Over the course of an hour in a bustling Harrisburg restaurant earlier this year, Hayley Althoff and Ivy Buchan picked apart Hayley’s resume.

They went over it, line by painstaking line, talking about what worked and what didn’t.

Ivy isn’t a life coach or a tutor, but she knows what it’s like to be in Hayley’s position: about to graduate from York College of Pennsylvania and step out into the unknown — the real world.

That’s why Ivy, who graduated from York College in 2004, agreed to become Hayley’s mentor through a program with the York College Alumni Association.

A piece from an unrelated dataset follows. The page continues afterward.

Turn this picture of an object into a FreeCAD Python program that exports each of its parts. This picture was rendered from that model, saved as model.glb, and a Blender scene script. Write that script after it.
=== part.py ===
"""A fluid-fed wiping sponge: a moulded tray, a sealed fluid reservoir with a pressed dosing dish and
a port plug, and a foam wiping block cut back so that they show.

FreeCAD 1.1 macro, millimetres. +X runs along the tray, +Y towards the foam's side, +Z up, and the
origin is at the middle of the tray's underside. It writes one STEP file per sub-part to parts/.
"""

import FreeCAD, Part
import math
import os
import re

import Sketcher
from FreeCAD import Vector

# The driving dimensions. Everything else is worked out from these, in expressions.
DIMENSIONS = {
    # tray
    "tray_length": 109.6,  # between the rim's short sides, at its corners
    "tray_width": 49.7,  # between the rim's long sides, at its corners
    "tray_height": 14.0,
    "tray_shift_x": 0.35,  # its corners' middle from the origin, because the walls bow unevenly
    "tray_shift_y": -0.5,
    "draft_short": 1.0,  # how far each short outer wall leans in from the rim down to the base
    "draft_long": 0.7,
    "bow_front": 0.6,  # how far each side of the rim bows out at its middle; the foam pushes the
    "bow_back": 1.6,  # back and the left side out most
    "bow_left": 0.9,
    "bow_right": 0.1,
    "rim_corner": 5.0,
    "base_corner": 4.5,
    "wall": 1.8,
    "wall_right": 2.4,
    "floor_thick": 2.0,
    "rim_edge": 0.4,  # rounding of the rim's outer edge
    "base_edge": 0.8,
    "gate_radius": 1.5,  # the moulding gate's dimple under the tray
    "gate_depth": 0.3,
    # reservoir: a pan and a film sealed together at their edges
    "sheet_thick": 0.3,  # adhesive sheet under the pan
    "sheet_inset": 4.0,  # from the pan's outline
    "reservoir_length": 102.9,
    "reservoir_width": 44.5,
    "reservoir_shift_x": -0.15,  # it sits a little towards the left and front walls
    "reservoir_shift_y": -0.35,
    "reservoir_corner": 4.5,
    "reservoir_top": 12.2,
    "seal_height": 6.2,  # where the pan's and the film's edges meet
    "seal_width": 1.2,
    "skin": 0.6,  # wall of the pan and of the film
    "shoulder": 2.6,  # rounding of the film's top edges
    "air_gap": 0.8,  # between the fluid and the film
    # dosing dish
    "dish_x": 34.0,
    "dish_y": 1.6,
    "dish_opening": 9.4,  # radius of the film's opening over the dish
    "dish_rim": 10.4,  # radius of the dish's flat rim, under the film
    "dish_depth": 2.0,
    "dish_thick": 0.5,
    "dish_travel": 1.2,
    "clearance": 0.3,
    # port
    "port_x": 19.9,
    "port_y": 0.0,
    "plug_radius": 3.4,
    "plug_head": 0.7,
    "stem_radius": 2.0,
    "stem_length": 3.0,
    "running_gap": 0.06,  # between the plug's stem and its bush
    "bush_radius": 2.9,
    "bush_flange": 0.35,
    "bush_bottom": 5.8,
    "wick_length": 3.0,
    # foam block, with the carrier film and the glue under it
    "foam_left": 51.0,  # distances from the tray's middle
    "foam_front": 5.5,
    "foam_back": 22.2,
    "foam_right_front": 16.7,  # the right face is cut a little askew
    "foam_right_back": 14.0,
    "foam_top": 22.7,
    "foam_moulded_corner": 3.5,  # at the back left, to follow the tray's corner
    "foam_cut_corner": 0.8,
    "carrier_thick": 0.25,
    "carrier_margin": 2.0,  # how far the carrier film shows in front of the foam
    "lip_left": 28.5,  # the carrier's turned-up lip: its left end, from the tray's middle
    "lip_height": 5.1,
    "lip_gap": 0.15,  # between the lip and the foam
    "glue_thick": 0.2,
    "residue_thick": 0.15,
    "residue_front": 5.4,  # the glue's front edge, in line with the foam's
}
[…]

“I don’t refer to her as my mentee,” Ivy says.  “I’m just here for her.”

A perfect fit

The first time they met, Hayley and Ivy instantly clicked.

“Right off the bat, her first question was, ‘How can I be the mentor you want me to be?’” Hayley recalls.

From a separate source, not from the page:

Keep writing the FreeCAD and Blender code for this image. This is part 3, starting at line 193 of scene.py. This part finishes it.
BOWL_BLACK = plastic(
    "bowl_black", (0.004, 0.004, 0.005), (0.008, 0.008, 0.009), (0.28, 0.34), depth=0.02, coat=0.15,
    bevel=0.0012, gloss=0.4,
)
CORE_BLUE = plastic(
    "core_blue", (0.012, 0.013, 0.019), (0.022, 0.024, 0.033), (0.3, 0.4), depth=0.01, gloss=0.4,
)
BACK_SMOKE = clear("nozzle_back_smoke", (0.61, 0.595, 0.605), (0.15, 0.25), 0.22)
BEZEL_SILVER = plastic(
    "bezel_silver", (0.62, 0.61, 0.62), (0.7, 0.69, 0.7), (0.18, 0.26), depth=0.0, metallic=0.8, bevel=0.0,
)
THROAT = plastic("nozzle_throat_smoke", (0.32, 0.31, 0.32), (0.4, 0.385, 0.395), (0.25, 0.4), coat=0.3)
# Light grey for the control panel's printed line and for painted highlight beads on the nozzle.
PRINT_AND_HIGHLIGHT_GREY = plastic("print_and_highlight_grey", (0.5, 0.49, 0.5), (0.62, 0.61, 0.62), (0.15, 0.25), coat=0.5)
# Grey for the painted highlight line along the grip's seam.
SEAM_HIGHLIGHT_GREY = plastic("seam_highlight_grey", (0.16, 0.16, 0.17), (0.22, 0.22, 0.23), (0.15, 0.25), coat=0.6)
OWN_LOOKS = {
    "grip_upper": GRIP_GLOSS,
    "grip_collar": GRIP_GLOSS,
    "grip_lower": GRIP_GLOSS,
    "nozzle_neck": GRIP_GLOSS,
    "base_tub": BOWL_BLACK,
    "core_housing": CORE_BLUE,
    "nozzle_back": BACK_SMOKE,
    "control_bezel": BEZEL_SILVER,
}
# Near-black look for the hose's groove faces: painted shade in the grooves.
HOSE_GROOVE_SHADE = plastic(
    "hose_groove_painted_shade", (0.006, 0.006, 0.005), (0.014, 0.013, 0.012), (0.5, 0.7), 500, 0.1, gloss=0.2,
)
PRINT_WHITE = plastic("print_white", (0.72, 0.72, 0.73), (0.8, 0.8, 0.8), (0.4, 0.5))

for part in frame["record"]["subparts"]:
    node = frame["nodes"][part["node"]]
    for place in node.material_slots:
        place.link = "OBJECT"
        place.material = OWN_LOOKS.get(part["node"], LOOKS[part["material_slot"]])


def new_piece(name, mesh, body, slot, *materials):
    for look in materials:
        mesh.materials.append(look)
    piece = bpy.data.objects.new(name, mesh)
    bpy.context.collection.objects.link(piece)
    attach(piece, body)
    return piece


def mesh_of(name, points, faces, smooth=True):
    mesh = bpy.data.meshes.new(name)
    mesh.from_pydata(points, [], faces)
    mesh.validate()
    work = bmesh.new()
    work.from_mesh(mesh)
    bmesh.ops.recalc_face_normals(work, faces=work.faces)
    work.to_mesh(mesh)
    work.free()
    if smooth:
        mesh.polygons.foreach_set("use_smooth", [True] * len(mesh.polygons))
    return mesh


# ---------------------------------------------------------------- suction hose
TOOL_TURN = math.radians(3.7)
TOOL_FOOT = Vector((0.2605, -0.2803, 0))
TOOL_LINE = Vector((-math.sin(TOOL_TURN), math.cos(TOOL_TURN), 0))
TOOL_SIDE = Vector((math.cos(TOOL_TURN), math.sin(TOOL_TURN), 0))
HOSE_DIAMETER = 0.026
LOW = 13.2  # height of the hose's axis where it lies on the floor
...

They were paired up because of their shared interest in nonprofits, but their similar driven, Type A personalities are what really helped them quickly form a working relationship.

“I’m one of those people who tries to do everything by myself, and I don’t like to ask for help,” Hayley says. “Having someone you can relate to and who has the same life experience makes it easier to reach out.”

So, when Hayley needed help with her resume, she felt comfortable asking Ivy to speak with her.

For Ivy, it’s all about helping the next generation. She doesn’t have all the answers, but she can share what she’s learned through her own experiences — the good and the bad.

“It’s very casual, and we can just have a conversation,” Ivy says. “It’s not me teaching her. It’s just us talking about things.”

Sharing successes and mistakes

Ivy has made her fair share of mistakes along the way to running her own business, Helix Consulting LLC. Part of being a good mentor is sharing some of those mistakes with Hayley, so that she might not have to make those mistakes on her own.

But Ivy wants Hayley to understand that even now she still makes mistakes, and that’s OK.

“I think that’s where your humanity comes in and your vulnerability,” Ivy says. “I think that’s as important as how to write a resume or interview.”

Ivy also sees importance in coaching Hayley about her own value.

Before meeting Ivy, Hayley was most concerned about what she could offer a company. But Ivy has taught her to also consider what a company can offer her —and how to deal with those tricky conversations about salary and benefits.

“She’s definitely helped my self-esteem,” says Hayley.

It’s still nerve-wracking, knowing she’ll soon be leaving the comfort zone of York College, but being able to lean on someone who has successfully navigated the outside world makes it a little less stressful.

Mentors on mentors

Both Hayley and Ivy say they’ll stay in touch after Hayley graduates. And Ivy has advised that Hayley continue to seek out new mentors as she goes through life.

Ivy has several of her own who are successful in different facets of life — the business community, nonprofits, public speakers, and beyond.

“I’m just really comfortable that if I see someone who is really good at something, I want to know how they got there,” she says.

It can be intimidating to be on the other end of that relationship, to be the person giving the advice, but she sees a lot of herself in a soon-to-be-graduate like Hayley.

They’re both driven and dedicated hard workers who care deeply about education and staying involved with York College as alumni. And yes, they’re both perfectionists.

People took time out of their lives to help Ivy achieve her goals. 

Now, she says, she’s lucky to be able to give a bit of her time to others.